2.3 Numerical solution

To solve the problem numerically we will use the MCMC implementation in TensorFlow Probability. The training data is obtained through generating multiple trajectories from $(1)$ and picking two random points from each one of them: the time difference between the different pairs of chosen trajectory points can be different. The exact details of the data generation, model definition and model training are provided in this GitHub Gist.

Here we will only briefly explain the part of the code responsible for the model definition. The tfd.JointDistributionSequentialAutoBatched() concatenates the $\omega$ prior (first element in the list) with the likelihood function, as described in $(9a)$. The likelihood function is a product of $M$ two-variate normal distributions. To verify that the $M$ two-variate random variables are independent, as expected in $(5)$, we can sample many values from them, calculate the covariance matrix and confirm that it only contains $M$ 2x2 non-zero block-matrices on the diagonal. An example can be found here.

The analytical and numerical results for various numbers of trees are shown in the figure below. The impact of the prior on the $\omega$ posterior can be seen through the vertical cut at $\omega = 0$.

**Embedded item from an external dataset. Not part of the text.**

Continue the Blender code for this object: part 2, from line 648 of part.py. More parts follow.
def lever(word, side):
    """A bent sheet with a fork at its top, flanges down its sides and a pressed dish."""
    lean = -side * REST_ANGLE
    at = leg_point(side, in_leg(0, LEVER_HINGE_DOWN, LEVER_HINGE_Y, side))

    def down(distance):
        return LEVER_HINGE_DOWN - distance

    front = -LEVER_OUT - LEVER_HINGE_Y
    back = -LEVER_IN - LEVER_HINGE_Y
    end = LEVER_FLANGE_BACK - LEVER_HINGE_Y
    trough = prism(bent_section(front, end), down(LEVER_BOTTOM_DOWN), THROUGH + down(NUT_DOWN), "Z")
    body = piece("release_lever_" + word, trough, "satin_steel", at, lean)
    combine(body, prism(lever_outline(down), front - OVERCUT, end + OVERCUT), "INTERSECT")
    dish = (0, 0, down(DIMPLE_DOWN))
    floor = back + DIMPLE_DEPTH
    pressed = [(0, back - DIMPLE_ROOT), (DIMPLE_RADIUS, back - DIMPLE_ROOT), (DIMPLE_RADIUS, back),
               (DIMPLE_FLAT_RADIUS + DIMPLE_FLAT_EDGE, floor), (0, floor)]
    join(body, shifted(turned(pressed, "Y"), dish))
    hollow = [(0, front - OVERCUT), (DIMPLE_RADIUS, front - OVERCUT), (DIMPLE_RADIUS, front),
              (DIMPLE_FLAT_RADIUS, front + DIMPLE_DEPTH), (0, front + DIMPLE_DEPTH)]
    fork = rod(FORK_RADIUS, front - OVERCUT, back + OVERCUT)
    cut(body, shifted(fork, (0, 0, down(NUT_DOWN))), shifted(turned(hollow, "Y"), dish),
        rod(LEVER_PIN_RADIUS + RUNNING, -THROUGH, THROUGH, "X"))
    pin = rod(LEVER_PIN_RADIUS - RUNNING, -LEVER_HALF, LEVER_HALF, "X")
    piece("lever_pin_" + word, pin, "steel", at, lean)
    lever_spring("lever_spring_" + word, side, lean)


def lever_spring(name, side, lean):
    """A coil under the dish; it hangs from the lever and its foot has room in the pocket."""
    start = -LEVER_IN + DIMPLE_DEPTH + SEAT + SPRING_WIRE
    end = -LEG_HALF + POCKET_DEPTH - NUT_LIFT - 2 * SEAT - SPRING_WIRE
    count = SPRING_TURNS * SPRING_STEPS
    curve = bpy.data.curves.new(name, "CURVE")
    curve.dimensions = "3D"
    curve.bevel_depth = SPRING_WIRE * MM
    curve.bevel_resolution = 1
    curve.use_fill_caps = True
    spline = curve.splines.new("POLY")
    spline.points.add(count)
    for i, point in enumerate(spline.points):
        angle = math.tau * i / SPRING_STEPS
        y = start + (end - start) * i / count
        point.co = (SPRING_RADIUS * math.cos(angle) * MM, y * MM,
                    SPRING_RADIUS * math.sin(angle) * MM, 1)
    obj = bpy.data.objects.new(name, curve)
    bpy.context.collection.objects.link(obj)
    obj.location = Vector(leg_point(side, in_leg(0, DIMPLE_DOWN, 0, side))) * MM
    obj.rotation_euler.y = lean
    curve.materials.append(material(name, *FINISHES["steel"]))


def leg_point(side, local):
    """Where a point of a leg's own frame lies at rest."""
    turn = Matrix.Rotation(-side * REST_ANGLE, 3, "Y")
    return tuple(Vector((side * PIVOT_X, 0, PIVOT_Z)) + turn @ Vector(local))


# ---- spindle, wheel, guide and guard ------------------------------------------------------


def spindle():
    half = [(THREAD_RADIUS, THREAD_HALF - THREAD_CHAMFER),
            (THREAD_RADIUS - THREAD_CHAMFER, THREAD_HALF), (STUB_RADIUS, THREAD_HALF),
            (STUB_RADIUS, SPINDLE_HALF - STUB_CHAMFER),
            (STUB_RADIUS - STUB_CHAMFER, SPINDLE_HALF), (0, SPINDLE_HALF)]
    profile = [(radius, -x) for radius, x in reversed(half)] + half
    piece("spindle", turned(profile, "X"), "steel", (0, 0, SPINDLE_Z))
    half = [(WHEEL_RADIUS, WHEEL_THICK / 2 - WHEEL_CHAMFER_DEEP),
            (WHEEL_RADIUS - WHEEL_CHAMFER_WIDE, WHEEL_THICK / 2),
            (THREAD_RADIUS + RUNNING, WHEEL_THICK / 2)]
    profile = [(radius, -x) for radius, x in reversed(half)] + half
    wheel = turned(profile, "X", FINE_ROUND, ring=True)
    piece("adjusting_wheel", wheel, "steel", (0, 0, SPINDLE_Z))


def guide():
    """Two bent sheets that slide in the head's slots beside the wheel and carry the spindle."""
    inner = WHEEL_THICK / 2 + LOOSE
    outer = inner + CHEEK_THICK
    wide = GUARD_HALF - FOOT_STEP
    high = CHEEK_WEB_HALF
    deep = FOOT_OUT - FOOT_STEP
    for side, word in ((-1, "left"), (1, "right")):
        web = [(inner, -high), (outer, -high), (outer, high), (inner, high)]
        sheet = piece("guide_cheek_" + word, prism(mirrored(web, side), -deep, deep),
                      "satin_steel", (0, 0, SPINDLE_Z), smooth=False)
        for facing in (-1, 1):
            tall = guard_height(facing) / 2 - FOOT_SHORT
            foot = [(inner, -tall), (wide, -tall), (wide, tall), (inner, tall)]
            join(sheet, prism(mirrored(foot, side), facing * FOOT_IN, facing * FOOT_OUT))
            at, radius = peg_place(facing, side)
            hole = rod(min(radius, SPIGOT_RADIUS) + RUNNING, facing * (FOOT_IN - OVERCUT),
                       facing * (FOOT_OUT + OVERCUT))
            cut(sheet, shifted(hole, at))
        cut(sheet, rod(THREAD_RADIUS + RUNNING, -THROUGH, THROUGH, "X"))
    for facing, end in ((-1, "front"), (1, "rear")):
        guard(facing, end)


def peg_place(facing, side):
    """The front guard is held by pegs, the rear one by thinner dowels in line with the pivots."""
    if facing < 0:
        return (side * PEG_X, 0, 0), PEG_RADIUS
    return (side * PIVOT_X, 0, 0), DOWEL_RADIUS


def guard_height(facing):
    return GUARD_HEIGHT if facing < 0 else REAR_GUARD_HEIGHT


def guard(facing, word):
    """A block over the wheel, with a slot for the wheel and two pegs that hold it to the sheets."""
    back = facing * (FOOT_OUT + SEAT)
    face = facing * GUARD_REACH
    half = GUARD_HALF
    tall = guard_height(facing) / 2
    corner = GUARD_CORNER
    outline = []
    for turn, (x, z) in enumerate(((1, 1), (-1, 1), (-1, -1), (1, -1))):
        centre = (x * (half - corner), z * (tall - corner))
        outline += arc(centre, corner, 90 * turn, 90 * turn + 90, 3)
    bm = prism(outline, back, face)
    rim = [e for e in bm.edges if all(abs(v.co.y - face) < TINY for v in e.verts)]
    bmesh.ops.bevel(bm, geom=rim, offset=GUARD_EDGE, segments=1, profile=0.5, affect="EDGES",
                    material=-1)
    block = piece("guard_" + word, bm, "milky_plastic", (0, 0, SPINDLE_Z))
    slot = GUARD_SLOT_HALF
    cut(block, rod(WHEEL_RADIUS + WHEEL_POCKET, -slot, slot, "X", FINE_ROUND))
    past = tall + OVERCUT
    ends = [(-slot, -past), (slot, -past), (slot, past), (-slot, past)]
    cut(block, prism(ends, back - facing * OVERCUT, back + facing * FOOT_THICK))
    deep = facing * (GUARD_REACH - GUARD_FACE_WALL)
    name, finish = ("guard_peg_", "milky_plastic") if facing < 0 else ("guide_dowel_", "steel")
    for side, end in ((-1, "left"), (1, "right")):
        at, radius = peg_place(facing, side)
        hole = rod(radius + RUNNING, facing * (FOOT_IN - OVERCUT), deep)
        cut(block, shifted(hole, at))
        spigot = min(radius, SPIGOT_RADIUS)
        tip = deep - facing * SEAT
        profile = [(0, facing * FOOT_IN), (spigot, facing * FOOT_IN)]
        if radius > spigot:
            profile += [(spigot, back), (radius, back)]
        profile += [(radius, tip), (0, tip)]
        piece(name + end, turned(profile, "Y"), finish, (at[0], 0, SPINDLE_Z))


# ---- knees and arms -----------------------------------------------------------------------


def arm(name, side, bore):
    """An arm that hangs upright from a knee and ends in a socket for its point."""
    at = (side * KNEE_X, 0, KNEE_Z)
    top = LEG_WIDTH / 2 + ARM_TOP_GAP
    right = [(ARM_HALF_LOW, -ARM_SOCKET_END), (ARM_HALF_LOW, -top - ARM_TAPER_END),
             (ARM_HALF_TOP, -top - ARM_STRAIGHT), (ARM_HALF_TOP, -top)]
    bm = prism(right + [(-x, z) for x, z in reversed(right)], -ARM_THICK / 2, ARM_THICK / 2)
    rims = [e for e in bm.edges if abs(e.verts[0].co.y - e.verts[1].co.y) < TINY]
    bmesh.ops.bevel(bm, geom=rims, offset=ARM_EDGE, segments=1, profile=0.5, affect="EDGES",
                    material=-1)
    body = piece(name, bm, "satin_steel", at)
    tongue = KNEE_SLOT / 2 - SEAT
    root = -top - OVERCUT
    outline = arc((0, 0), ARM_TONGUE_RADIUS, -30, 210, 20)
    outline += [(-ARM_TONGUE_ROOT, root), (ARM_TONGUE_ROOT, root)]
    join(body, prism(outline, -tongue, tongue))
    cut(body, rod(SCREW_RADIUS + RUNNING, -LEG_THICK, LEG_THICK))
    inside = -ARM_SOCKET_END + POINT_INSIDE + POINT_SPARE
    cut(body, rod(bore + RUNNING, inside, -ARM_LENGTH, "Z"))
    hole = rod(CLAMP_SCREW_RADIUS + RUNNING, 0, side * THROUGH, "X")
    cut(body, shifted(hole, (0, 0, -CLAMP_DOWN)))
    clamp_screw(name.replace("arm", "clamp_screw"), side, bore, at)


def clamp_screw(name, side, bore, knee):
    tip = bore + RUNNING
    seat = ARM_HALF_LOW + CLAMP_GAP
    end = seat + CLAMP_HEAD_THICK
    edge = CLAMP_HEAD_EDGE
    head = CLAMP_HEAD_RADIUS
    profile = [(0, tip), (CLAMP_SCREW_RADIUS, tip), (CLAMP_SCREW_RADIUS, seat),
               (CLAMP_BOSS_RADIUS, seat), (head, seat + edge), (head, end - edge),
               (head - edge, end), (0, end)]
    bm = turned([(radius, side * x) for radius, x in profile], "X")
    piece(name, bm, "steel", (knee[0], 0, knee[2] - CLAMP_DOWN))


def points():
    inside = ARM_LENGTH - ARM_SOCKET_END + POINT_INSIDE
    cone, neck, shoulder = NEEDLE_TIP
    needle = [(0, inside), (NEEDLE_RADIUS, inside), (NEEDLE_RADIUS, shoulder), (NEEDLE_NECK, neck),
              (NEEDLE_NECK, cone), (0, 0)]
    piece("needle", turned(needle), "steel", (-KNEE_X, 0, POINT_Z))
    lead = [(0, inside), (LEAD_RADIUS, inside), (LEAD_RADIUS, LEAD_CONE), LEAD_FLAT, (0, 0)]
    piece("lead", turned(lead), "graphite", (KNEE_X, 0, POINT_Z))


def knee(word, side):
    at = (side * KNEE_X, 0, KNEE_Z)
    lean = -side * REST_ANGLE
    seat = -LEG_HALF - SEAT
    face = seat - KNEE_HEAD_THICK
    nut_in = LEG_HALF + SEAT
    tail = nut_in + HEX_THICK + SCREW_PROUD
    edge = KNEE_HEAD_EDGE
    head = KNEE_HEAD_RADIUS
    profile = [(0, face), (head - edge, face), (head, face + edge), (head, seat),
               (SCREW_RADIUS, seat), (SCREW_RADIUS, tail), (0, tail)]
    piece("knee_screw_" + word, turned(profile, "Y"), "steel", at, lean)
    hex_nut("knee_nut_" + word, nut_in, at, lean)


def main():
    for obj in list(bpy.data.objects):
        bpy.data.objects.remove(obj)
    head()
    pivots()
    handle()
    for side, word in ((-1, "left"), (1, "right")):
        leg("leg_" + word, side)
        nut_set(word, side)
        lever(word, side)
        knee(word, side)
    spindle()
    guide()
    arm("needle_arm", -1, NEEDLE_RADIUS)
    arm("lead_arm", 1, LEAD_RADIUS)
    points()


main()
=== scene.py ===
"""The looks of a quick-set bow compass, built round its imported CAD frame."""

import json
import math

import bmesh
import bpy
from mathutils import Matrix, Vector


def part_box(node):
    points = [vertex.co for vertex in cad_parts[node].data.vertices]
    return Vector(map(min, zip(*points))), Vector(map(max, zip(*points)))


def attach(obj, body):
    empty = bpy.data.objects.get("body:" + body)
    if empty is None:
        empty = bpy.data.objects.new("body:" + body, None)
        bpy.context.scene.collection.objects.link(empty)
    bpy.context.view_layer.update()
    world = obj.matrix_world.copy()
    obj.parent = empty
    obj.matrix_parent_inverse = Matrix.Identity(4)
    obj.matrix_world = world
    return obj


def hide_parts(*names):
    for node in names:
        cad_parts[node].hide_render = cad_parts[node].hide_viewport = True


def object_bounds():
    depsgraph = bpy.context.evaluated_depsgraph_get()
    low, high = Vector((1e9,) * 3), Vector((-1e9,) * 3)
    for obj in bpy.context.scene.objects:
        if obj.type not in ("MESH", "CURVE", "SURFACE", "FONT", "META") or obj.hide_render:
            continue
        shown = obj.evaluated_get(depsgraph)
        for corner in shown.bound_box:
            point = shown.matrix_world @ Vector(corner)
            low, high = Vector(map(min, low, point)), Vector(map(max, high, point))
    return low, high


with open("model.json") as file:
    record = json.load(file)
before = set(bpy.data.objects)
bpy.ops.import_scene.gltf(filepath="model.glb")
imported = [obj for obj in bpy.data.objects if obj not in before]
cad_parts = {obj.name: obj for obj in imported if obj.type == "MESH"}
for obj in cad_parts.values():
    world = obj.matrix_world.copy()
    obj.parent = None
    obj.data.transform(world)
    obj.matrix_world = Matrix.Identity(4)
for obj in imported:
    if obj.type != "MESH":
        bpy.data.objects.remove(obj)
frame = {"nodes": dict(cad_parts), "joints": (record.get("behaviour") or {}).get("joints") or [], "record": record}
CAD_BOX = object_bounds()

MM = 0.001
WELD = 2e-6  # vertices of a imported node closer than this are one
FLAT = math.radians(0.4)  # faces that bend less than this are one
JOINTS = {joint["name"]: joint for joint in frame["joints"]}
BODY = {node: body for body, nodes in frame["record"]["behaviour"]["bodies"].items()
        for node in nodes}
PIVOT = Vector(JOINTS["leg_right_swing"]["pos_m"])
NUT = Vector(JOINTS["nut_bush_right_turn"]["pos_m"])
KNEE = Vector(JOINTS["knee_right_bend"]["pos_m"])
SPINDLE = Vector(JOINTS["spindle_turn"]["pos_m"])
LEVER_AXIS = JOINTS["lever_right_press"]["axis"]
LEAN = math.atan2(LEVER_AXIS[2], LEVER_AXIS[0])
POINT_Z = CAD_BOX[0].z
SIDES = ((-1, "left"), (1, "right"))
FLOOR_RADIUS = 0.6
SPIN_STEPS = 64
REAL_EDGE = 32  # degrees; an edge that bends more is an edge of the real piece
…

Posterior distributions of the growth rate $\omega$ obtained after $1$, $2$, $4$, and $8$ tree measurements. We have used the parameters $\omega = 0.5$, $\sigma_z = 0.2$, $\sigma_y = 0.4$

3 Final remarks

We have managed to solve a simple time series problem both analytically and numerically using the TensorFlow probability library. The code provided in the Gist can now be easily extended to longer time series.